CC conduct responses are never a cut and dry process, but the path becomes exponentially more distorted when the perpetrator is shielded by the internet’s cloak of anonymity. In cases where the offender’s identity is known, their actions are evaluated in the context in which they were made, as well as the intention behind them and the impact they have on the groups they were aimed at.
Joshua Isringhausen, CC’s community standards and conduct manager, says that this response can take on many different forms, ranging from one-on-one meetings between him and the student to a disciplinary panel with different members of the campus community. In cases that are not explicitly discriminatory or prejudiced to a protected group, there becomes a gray area in how much the college can intervene.

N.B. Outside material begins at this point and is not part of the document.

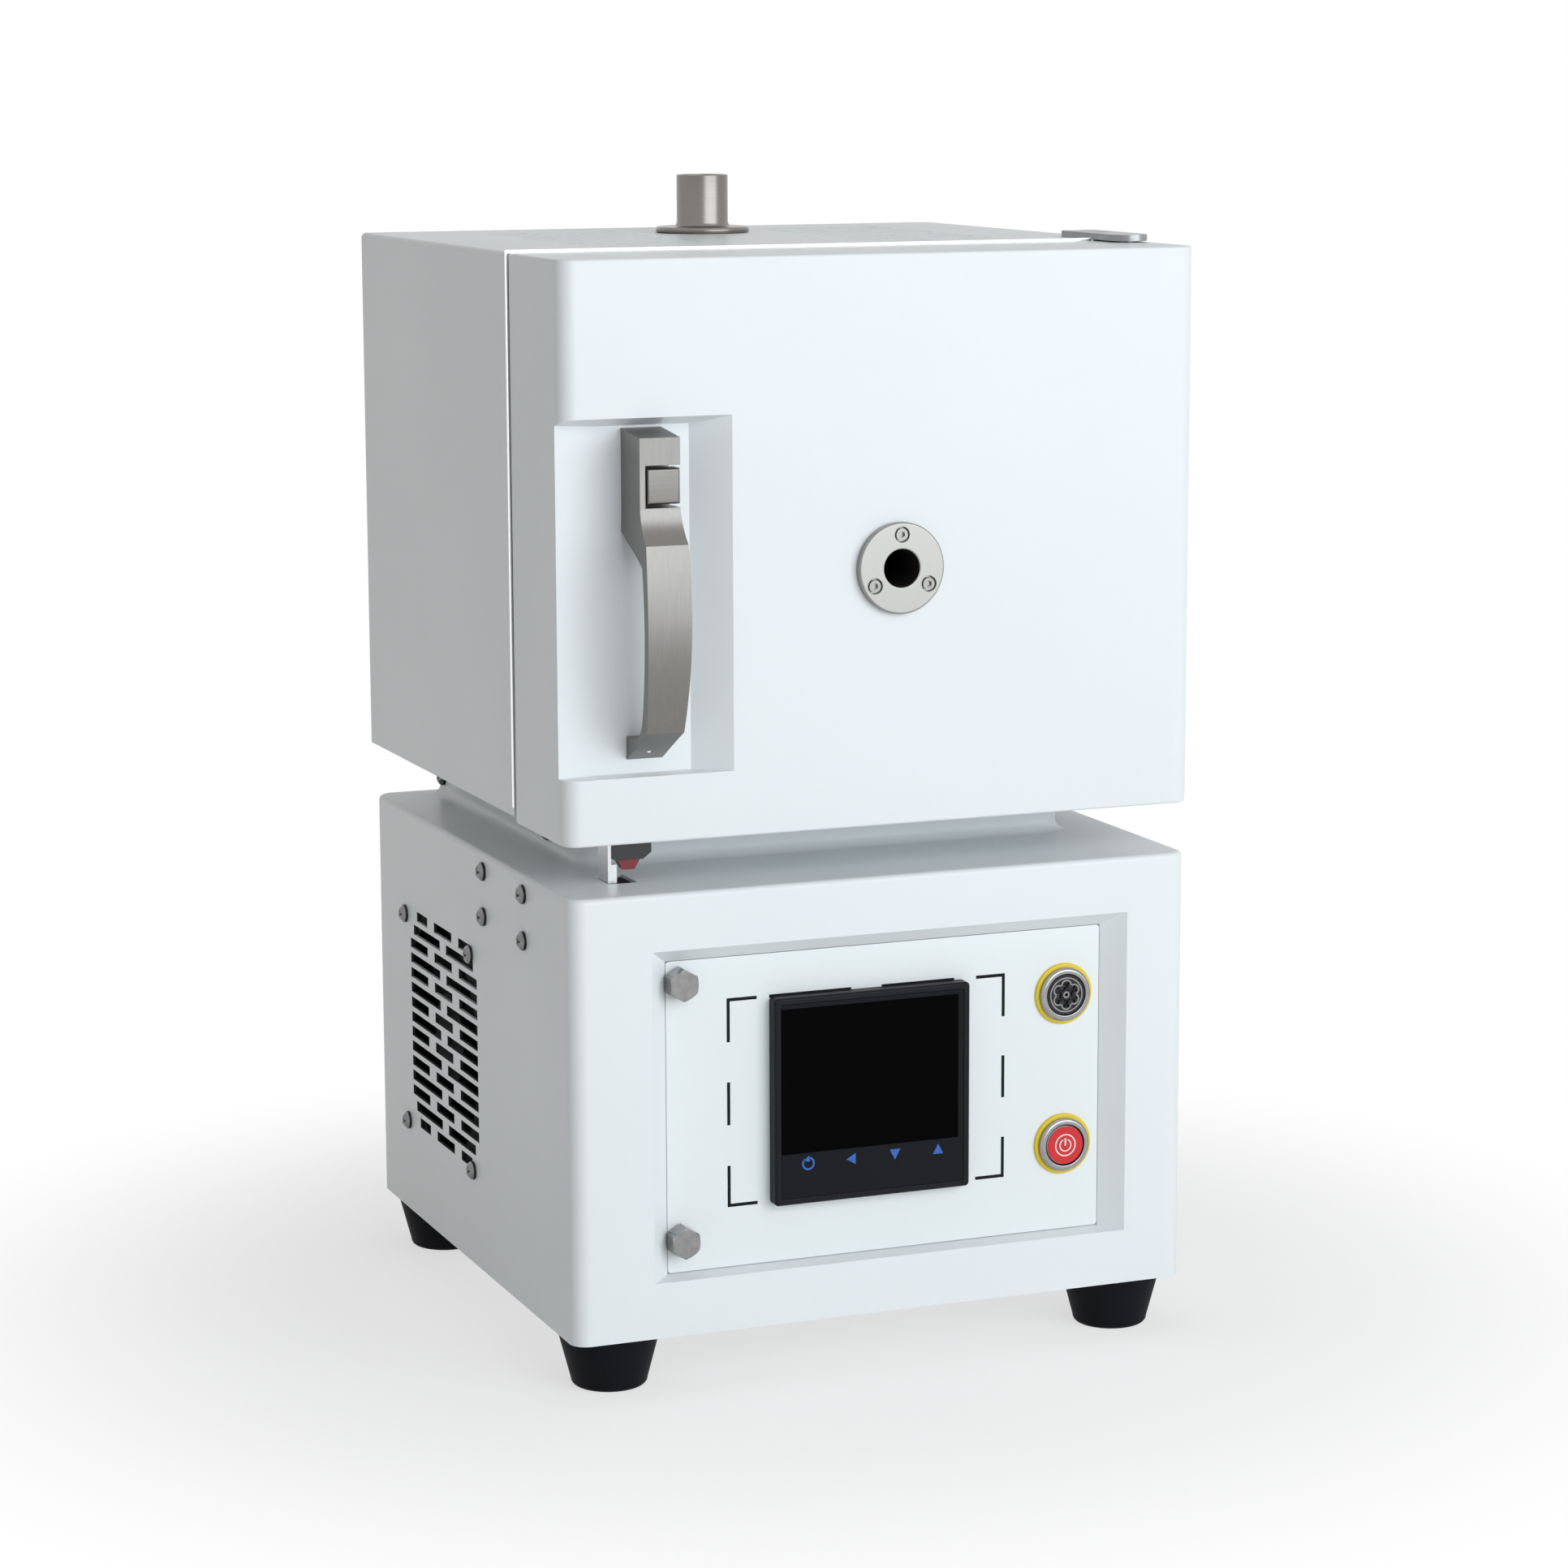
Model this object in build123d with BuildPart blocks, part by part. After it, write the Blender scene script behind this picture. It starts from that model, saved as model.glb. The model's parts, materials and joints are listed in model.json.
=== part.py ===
from build123d import *
import os

# Bench-top muffle furnace: a heating cabinet with a side-hung door on a control base.
# Millimetres, +Z up, the door faces -Y. The origin is on the floor, in the middle of
# the box that holds the whole furnace, from the handle in front to the inlet behind.

os.makedirs("parts", exist_ok=True)

# Sheet metal and clearances
sheet = 1.5
plate = 2.0
fit_gap = 0.3
rim = 12.0
run_gap = 0.05
pan_head_radius = 4.0
pan_head_height = 3.4
pan_shank_radius = 2.0

# Control base
base_width = 302.0
base_depth = 300.0
base_height = 203.0
corner_radius = 8.0
top_radius = 2.5
neck_width = 242.0
neck_height = 26.0
neck_front_inset = 73.0
neck_back_inset = 7.0
neck_fillet = 5.0
neck_shelf = 20.0
foot_height = 26.0
foot_top_radius = 23.5
foot_bottom_radius = 17.5
foot_side_inset = 25.0
foot_front_inset = 26.0

# Heating cabinet
cabinet_width = 305.0
cabinet_depth = 228.0
cabinet_height = 253.0
frame_inset = 0.5

# Door
door_depth = 68.0
door_gap = 3.0
door_setback = 0.5
door_top_drop = 0.6
door_hang = 2.8
hinge_side_inset = 9.0
hinge_back_inset = 15.0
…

“One of the challenges that we often have is we have to walk a fine line between First Amendment protection,” Isringhausen said, “(And) creating a community that is inclusive and welcoming and where people feel comfortable and safe.”
When shown several examples of certain posts shared earlier in this article, Isringhausen said he could not speculate whether they would be specific violations of campus policy, but that some posts would likely warrant a closer look if someone were to file a complaint.
In recent conversations with CC students, it’s clear some would like to see some level of regulation for the account.
One respondent who completed the informal survey for this story said they wished the page did a better job of moderating “so women are not constantly sexualized.”
Such policies might be coming.
The self-identified CC Missed Connections creator is working on implementing some of the feedback they have received from students. In a Dec. 11 direct message shortly after their interview for this story, the creator said they were “planning on putting up guidelines.”